No es hora de amenazantes arrebatos populistas e incendiarios desde las toldas más radicales del petrismo, ni tampoco de furiosos discursos apocalípticos desde algunos cuarteles de ruidosa radicalización opositora.
Tan dañinos son los que creen que satanizando a la oposición, y agrediéndola y amenazándola, se pueden obtener triunfos políticos, como aquellos que están dispuestos a arrastrar a Colombia por los sótanos del infierno con tal de que a Petro le vaya mal. No se equivoquen.
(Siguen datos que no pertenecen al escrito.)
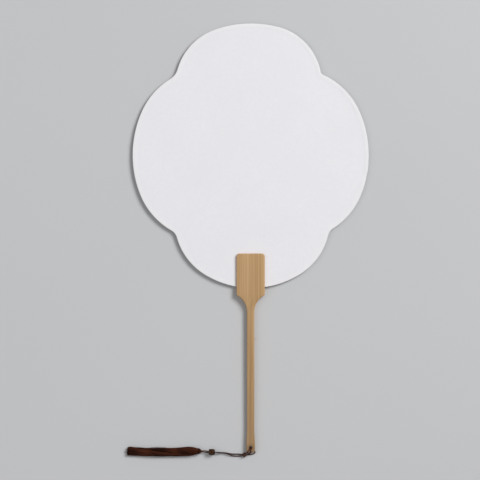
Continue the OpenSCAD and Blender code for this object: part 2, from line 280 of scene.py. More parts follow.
class Finish:
    """One material, with short calls for its nodes. Coordinates are the frame's, in metres."""

    def __init__(self, name, roughness, specular=0.5, **fixed):
        self.material = bpy.data.materials.new(name)
        self.material.use_nodes = True
        self.tree = self.material.node_tree
        self.shader = self.tree.nodes["Principled BSDF"]
        for socket, value in {"Roughness": roughness, "Specular IOR Level": specular, **fixed}.items():
            self.put(self.shader.inputs[socket.replace("_", " ")], value)
        self.place = self.node("TexCoord", {}).outputs["Object"]

    def put(self, socket, value):
        if isinstance(value, bpy.types.NodeSocket):
            self.tree.links.new(value, socket)
        else:
            socket.default_value = value

    def node(self, kind, inputs, **settings):
        made = self.tree.nodes.new("ShaderNode" + kind)
        for setting, value in settings.items():
            setattr(made, setting, value)
        for socket, value in inputs.items():
            self.put(made.inputs[socket], value)
        return made

    def stretched(self, x, y, z):
        return self.node("Mapping", {"Vector": self.place, "Scale": (x, y, z)}).outputs["Vector"]

    def noise(self, vector, scale=1, detail=2, roughness=0.5):
        sockets = {"Vector": vector, "Scale": scale, "Detail": detail, "Roughness": roughness}
        return self.node("TexNoise", sockets).outputs["Fac"]

    def cells(self, vector, scale=1, feature="F1"):
        sockets = {"Vector": vector, "Scale": scale}
        return self.node("TexVoronoi", sockets, feature=feature).outputs["Distance"]

    def remap(self, value, low, high, to_low=0, to_high=1):
        sockets = {"Value": value, "From Min": low, "From Max": high, "To Min": to_low, "To Max": to_high}
        return self.node("MapRange", sockets).outputs["Result"]

    def fading(self, value, until, share):
        """A share at 0 that fades out until the value reaches a point."""
        return self.remap(value, 0, until, share, 0)

    def ramp(self, value, stops):
        made = self.node("ValToRGB", {"Fac": value})
        elements = made.color_ramp.elements
        while len(elements) < len(stops):
            elements.new(0.5)
        for element, (at, colour) in zip(elements, stops):
            element.position = at
            element.color = (*colour, 1)
        return made.outputs["Color"]

    def mix(self, share, a, b, blend="MIX"):
        colours = [c if isinstance(c, bpy.types.NodeSocket) else (*c, 1) for c in (a, b)]
        sockets = dict(zip(MIX_IN, (share, *colours)))
        return self.node("Mix", sockets, data_type="RGBA", blend_type=blend).outputs[MIX_OUT]

    def tinted(self, share, colour, tint):
        """The colour, multiplied by tint where share is 1."""
        return self.mix(share, colour, tint, "MULTIPLY")

    def distance(self, point):
        sockets = {0: self.place, 1: tuple(point)}
        return self.node("VectorMath", sockets, operation="DISTANCE").outputs["Value"]

    def axis(self, name):
        return self.node("SeparateXYZ", {"Vector": self.place}).outputs[name]

    def up_share(self):
        """How far the surface faces up or down the frame's Z, from 1 to -1."""
        normal = self.node("TexCoord", {}).outputs["Normal"]
        return self.node("SeparateXYZ", {"Vector": normal}).outputs["Z"]

    def bump(self, height, depth, under=None):
        sockets = {"Height": height, "Distance": depth, "Strength": 1}
        if under is not None:
            sockets["Normal"] = under
        return self.node("Bump", sockets).outputs["Normal"]

    def done(self, colour, normal=None, roughness=None):
        for socket, value in (("Base Color", colour), ("Normal", normal), ("Roughness", roughness)):
            if value is not None:
                self.put(self.shader.inputs[socket], value)
        return self.material


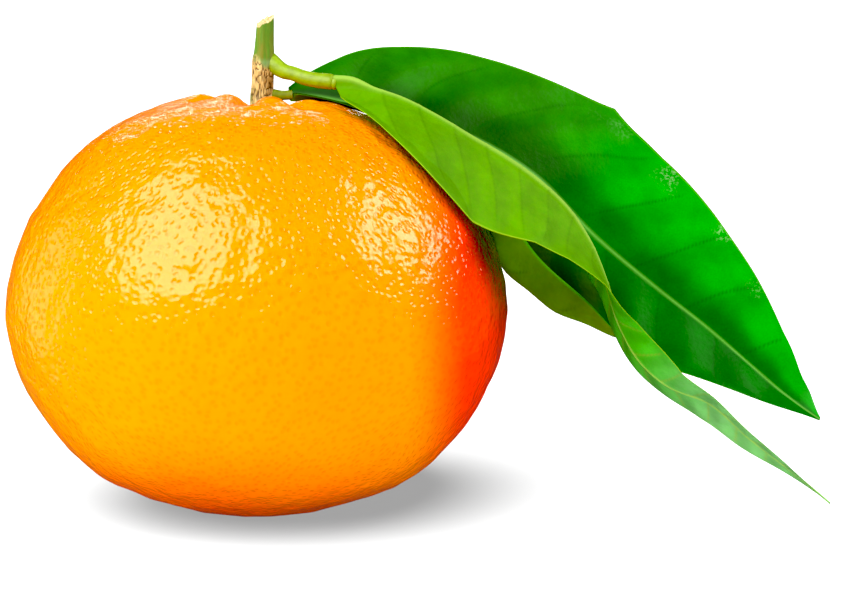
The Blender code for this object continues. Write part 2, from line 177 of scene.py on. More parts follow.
class Nodes:
    # a short way to write one material's nodes

    def __init__(self, name):
        self.material = bpy.data.materials.new(name)
        self.material.use_nodes = True
        self.tree = self.material.node_tree
        self.shader = self.tree.nodes["Principled BSDF"]
        self.where = self.add("ShaderNodeTexCoord").outputs["Object"]

    def add(self, kind, **settings):
        node = self.tree.nodes.new(kind)
        for key, value in settings.items():
            setattr(node, key, value)
        return node

    def wire(self, value, socket):
        if isinstance(value, bpy.types.NodeSocket):
            self.tree.links.new(value, socket)
        elif isinstance(value, tuple) and socket.type == "RGBA":
            socket.default_value = (*value[:3], 1.0)
        else:
            socket.default_value = value

    def math(self, operation, first, second=0.0, third=0.0):
        node = self.add("ShaderNodeMath", operation=operation)
        for socket, value in zip(node.inputs, (first, second, third)):
            self.wire(value, socket)
        return node.outputs[0]

    def times(self, first, second):
        return self.math("MULTIPLY", first, second)

    def ramp(self, value, low, high, start=0.0, end=1.0):
        # value from low to high becomes start to end, eased and held at both ends
        node = self.add("ShaderNodeMapRange", interpolation_type="SMOOTHSTEP")
        for socket, number in zip(node.inputs, (value, low, high, start, end)):
            self.wire(number, socket)
        return node.outputs[0]

    def mix(self, share, first, second, blend="MIX"):
        # the colour sockets are inputs 6 and 7 and output 2
        node = self.add("ShaderNodeMix", data_type="RGBA", blend_type=blend)
        self.wire(share, node.inputs["Factor"])
        self.wire(first, node.inputs[6])
        self.wire(second, node.inputs[7])
        return node.outputs[2]

    def attribute(self, label):
        return self.add("ShaderNodeAttribute", attribute_name=label).outputs["Fac"]

    def stretch(self, scale):
        node = self.add("ShaderNodeMapping")
        self.wire(self.where, node.inputs["Vector"])
        node.inputs["Scale"].default_value = scale
        return node.outputs["Vector"]

    def noise(self, scale, detail=2.0, rough=0.5, vector=None):
        node = self.add("ShaderNodeTexNoise")
        self.wire(vector or self.where, node.inputs["Vector"])
        node.inputs["Scale"].default_value = scale
        node.inputs["Detail"].default_value = detail
        node.inputs["Roughness"].default_value = rough
        return node.outputs["Fac"]

    def cells(self, scale, vector=None, flat=False):
        node = self.add("ShaderNodeTexVoronoi", voronoi_dimensions="2D" if flat else "3D")
        self.wire(vector or self.where, node.inputs["Vector"])
        node.inputs["Scale"].default_value = scale
        return node.outputs["Distance"]

    def bump(self, heightMm):
        # heights are in millimetres
        node = self.add("ShaderNodeBump")
        node.inputs["Strength"].default_value = 1.0
        node.inputs["Distance"].default_value = mm
        self.wire(heightMm, node.inputs["Height"])
        self.wire(node.outputs["Normal"], self.shader.inputs["Normal"])

    def finish(self, color, **sockets):
        self.wire(color, self.shader.inputs["Base Color"])
        for label, value in sockets.items():
            self.wire(value, self.shader.inputs[label])
        return self.material


# the fruit's shape: a flattened round body, fuller at the shoulder, that leans back a little

fruitLow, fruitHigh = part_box("fruit")
fruit = dict(
    radius=33.0 * mm,
    halfHeight=27.65 * mm,
    tiltBack=math.radians(9.0),
    tiltSide=math.radians(1.5),
    restSpot=6.5 * mm,
    roundExponent=2.0,
    shoulderFullness=0.24,
    shoulderLopsided=0.18,
    shoulderDegrees=(22.0, 50.0),
    bellyFullness=0.13,
    bellyDegrees=-47.0,
    bellySpread=16.0,
    hollowDepth=2.8 * mm,
    hollowRadius=6.0 * mm,
    furrowCount=9,
    furrowDepth=0.5 * mm,
    furrowRadius=9.0 * mm,
    furrowSpread=3.5 * mm,
    rimFurrowDepth=1.7 * mm,
    rimFurrowRadius=8.0 * mm,
    rimFurrowSpread=3.3 * mm,
    rimFurrowLevel=0.38,
    # the flatter left side: depth, and middle, spread and share of each band, in degrees up
    leftFlat=1.1 * mm,
    leftBands=((46.0, 18.0, 1.0), (12.0, 15.0, 0.36)),
    leftSpread=45.0,
    navelRadius=3.0 * mm,
    columns=440,
    rows=222,
    # size and height of each layer of lumps
    lumps=(
        (13.0 * mm, 0.16 * mm),
        (6.5 * mm, 0.11 * mm),
        (3.3 * mm, 0.12 * mm),
        (1.8 * mm, 0.10 * mm),
    ),
    dimpleSpacing=2.3 * mm,
    dimpleDepth=0.035 * mm,
    dimpleRadius=0.3,
)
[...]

Si Colombia no está primero en la mira de los políticos de unas y otras toldas, todos saldremos perdiendo. Y mucho.
Estamos atravesando un momento muy complicado con una suma de ingredientes inéditos que entremezclados generan un peligroso coctel. Urge contener efectos letales y apelar a los principios fundantes de la democracia, por un lado, y a la proverbial y siempre esperanzadora fortaleza de los colombianos para superar con éxito esta cerrada tormenta.
Para comenzar, es necesario que el Gobierno entienda que puede conducir a peligrosas sinsalidas tramitar con candela argumental y movilizaciones movidas por discursos de odio (cuyo control puede salirse de las manos, como ya pasó) la frustración gubernamental derivada de las dificultades surgidas en el camino de aprobación de las leyes.
La búsqueda de respaldos populares para las iniciativas de políticas públicas es legítima. Lo que no es legítimo es pretender sustituir la deliberación parlamentaria por griterías en las plazas, o, dicho de otra manera, invocar la voluntad popular que votó por el presidente para desconocer la voluntad popular que votó por el Congreso.
Ese principio se llama separación de poderes y es piedra fundante de la democracia que se respete la competencia del Congreso para hacer las leyes. El Gobierno propone y el Congreso dispone.
El hecho de que en pasados gobiernos, y al comienzo de este se hayan tramitado leyes a punta de mermelada, no hace ni adecuada ni aconsejable la mermelada. Ha destruido y pervertido la política colombiana. Lo deseable es la primera versión mockusiana de ganar los pulsos a punta de argumentos anclados en el conocimiento técnico y la búsqueda del bien común. Y recuerden que el Concejo una y otra vez negaba las iniciativas hasta que la razón se imponía y lograban consensos constructivos.
Para ilustrarlo con un simple ejemplo. Aunque muchos digan que para eso no se requiere ley, mucho se ganaría para el bienestar colectivo si se empieza a aplicar una aproximación más integral y contundente frente a la salud preventiva y si se van cubriendo los sobregiros regionales de equidad en infraestructura y servicios básicos de salud. Sobre eso ya hay un consenso y ojalá el nuevo ministro de Salud, que es un médico reconocido y un hombre experimentado y conocedor de las entretelas del Estado, así lo entienda.
Y debe haber generosidad patriótica a la hora de reconocer errores propios y aciertos ajenos. La agenda legislativa está llena de despropósitos que deben ser atajados. Pero también tiene iniciativas que merecen una oportunidad. Serenamente se debe intentar, otra vez, una búsqueda de consensos razonables. Sin aspavientos, ni mermeladas, ni odios ni vanidades dañinas.
Y la firmeza debe aflorar a la hora de defender los soportes institucionales que hacen posible la vida en sociedad. Me refiero, por ejemplo, al respeto por la independencia de la Rama Judicial como elemento estructurante de la separación de poderes. O el apoyo para las Fuerzas Armadas inscrito dentro de elevados estándares de eficacia, transparencia y protección de los derechos humanos. O el más absoluto respeto por la libertad de expresión, la libertad de información, la libertad de opinión y la libertad de prensa.
Un ejemplo final. José Antonio Ocampo hará falta y creo que fue un error sacarlo. Pero creo que aún más dañina que la misma salida de Ocampo puede ser la prédica de los profetas del desastre empeñados en agravar aún más el mal entorno económico que recibe el nuevo ministro. ‘Tras de cotudos, con paperas’, decía mi abuelita.